§ **DIRECTIONS**
Find the lines below that contain the string "caption". Copy each one.

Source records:
****************************************

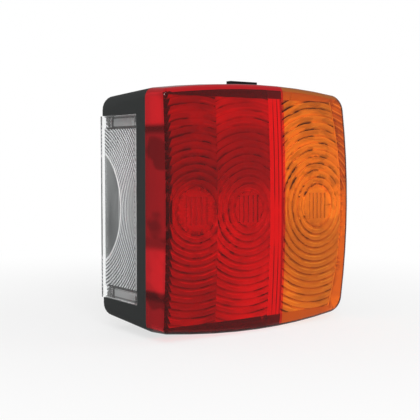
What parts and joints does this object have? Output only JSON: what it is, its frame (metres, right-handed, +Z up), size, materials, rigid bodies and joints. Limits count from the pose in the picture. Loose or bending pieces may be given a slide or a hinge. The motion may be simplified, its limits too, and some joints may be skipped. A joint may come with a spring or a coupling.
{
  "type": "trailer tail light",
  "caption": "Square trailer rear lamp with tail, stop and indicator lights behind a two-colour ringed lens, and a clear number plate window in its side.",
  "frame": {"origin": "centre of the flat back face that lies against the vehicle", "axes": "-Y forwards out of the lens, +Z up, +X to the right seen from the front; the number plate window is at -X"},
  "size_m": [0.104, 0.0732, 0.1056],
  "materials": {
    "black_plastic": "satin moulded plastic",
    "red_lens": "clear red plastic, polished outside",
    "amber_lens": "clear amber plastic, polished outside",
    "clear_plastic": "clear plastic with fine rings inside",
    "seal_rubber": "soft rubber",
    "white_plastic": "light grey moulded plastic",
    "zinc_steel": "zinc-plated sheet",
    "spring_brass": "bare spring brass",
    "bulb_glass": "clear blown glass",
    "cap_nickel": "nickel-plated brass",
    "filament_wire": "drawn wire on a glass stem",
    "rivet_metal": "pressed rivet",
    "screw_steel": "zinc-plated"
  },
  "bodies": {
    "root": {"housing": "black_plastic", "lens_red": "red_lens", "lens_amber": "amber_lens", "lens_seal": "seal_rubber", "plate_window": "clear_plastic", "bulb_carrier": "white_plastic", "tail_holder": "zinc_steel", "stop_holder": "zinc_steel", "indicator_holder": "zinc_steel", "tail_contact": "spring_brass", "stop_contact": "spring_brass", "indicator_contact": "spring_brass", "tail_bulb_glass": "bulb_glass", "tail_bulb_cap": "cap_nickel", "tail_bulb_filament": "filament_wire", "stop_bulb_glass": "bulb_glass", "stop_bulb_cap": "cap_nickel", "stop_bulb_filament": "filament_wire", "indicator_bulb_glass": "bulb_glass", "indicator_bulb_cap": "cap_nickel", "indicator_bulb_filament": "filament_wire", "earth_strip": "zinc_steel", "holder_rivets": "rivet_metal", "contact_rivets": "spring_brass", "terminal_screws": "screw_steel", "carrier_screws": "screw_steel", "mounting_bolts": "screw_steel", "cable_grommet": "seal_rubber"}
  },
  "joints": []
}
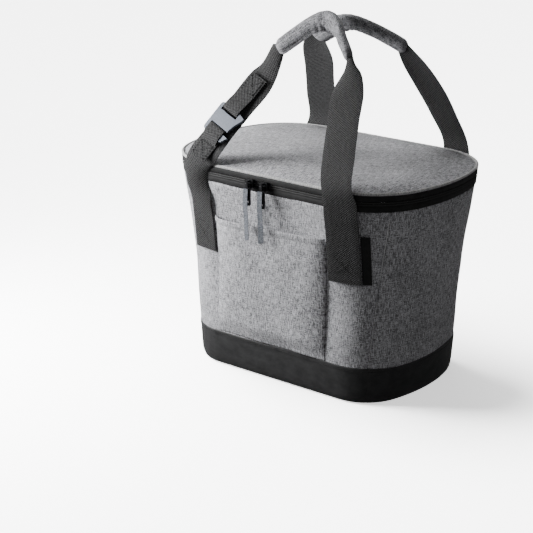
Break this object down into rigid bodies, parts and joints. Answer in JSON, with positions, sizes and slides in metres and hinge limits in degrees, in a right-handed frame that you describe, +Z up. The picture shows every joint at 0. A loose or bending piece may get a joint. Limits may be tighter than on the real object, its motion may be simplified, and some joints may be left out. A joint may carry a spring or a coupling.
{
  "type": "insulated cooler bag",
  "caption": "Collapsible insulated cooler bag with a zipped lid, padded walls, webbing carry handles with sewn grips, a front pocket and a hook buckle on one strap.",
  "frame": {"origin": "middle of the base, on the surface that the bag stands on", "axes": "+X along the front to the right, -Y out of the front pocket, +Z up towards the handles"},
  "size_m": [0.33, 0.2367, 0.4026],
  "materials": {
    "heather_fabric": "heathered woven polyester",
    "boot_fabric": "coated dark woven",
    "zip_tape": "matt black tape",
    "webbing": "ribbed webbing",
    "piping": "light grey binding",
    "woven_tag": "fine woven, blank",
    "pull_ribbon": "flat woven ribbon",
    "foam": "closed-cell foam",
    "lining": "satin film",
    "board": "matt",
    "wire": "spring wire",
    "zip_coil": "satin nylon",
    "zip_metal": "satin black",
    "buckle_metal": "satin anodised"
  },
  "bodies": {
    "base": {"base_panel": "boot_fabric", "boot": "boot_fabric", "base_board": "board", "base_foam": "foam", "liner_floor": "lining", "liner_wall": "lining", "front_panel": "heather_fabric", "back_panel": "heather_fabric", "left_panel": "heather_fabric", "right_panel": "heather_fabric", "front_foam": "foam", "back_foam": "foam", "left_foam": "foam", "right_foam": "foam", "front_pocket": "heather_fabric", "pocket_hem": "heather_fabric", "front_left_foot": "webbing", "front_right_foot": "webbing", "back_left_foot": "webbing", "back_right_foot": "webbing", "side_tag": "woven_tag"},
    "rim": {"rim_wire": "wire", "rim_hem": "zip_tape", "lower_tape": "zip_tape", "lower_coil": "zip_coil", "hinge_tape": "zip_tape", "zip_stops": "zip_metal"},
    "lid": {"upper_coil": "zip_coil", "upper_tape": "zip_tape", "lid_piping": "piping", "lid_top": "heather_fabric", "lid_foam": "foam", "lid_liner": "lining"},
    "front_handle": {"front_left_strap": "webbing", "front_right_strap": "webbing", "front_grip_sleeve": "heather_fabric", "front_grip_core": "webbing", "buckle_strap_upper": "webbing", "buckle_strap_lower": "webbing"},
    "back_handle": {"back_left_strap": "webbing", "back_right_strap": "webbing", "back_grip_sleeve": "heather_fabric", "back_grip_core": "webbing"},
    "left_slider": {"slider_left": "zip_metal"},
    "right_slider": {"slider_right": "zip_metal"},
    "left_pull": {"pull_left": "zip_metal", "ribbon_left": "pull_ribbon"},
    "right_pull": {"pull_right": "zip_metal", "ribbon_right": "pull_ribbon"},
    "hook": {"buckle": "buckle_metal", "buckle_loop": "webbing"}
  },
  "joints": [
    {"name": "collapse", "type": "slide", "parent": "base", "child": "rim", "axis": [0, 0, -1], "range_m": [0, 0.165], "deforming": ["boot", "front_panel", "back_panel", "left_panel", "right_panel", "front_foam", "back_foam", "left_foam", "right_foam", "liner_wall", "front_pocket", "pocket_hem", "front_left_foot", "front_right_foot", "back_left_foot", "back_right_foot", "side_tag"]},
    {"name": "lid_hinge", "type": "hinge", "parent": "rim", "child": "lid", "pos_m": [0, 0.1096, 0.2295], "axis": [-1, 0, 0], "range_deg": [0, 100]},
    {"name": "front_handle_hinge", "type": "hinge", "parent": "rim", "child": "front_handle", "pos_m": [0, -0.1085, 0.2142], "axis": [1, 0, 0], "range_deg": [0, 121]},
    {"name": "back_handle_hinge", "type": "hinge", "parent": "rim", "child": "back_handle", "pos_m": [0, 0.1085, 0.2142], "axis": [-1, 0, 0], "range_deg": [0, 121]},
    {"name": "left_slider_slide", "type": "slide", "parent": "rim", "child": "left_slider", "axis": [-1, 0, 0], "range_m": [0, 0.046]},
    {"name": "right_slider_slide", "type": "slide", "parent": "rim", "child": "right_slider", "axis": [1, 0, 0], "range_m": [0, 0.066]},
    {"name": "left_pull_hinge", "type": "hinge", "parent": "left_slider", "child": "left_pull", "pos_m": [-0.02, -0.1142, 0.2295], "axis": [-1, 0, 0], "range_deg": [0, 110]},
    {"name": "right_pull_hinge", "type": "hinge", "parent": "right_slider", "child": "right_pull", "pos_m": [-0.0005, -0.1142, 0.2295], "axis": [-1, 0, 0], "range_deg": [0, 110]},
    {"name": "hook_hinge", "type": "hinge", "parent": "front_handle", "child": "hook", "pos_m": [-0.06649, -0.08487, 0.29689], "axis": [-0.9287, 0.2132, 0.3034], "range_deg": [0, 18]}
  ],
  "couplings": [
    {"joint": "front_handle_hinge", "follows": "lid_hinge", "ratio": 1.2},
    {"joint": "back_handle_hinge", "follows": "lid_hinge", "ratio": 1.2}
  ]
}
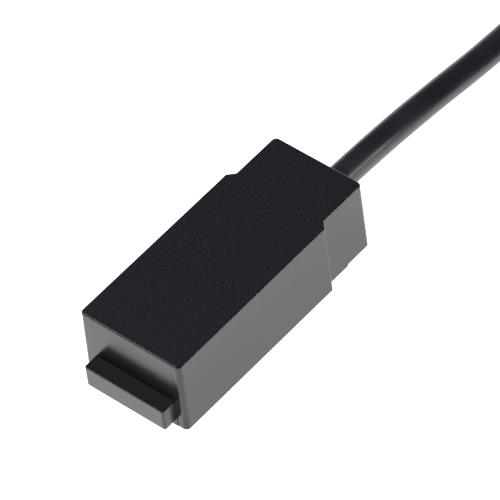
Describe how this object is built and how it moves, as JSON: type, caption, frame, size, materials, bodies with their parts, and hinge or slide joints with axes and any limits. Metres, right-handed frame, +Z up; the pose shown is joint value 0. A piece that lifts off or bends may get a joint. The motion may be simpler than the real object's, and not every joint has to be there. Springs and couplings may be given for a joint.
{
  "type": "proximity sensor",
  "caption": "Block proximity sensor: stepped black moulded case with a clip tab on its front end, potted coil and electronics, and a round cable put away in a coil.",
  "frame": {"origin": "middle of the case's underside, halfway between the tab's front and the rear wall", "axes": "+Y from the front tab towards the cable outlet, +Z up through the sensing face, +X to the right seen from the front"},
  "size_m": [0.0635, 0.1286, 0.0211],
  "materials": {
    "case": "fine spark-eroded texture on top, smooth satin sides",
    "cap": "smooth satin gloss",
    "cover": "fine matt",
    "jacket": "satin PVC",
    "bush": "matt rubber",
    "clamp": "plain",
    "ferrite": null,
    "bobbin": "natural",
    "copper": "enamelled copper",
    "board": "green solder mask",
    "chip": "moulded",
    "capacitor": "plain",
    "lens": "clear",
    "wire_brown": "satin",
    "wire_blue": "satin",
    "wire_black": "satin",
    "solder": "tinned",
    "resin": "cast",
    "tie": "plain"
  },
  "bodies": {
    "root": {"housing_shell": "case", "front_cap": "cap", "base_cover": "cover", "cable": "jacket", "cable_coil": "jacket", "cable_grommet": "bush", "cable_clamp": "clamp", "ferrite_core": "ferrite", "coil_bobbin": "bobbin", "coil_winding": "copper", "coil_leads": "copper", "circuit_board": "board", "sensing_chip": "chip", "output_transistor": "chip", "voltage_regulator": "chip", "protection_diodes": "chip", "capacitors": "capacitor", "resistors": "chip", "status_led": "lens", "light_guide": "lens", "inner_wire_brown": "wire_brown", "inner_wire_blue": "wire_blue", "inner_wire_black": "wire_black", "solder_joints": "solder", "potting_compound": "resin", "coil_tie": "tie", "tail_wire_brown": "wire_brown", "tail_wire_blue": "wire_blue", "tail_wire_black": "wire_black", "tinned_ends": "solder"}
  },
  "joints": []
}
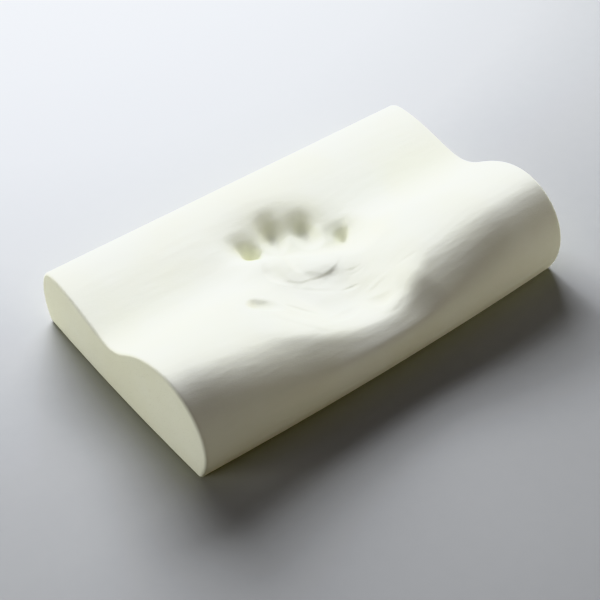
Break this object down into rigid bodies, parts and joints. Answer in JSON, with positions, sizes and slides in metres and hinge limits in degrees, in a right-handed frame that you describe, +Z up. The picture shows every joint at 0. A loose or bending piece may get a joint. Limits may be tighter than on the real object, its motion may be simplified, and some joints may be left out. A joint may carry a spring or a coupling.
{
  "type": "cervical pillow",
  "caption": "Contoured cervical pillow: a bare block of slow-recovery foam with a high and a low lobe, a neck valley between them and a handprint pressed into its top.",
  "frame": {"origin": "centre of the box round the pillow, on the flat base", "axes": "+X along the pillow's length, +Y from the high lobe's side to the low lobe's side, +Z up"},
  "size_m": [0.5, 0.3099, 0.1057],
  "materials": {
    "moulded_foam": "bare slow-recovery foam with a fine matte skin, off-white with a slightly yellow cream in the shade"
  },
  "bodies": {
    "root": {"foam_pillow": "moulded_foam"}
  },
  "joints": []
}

****************************************

§ **WORKED ANSWER**
  "caption": "Square trailer rear lamp with tail, stop and indicator lights behind a two-colour ringed lens, and a clear number plate window in its side.",
  "caption": "Collapsible insulated cooler bag with a zipped lid, padded walls, webbing carry handles with sewn grips, a front pocket and a hook buckle on one strap.",
Describe how this object is built and how it moves, as JSON: type, caption, frame, size, materials, bodies with their parts, and hinge or slide joints with axes and any limits. Metres, right-handed frame, +Z up; the pose shown is joint value 0. A piece that lifts off or bends may get a joint. The motion may be simpler than the real object's, and not every joint has to be there. Springs and couplings may be given for a joint.
  "caption": "Block proximity sensor: stepped black moulded case with a clip tab on its front end, potted coil and electronics, and a round cable put away in a coil.",
  "caption": "Contoured cervical pillow: a bare block of slow-recovery foam with a high and a low lobe, a neck valley between them and a handprint pressed into its top.",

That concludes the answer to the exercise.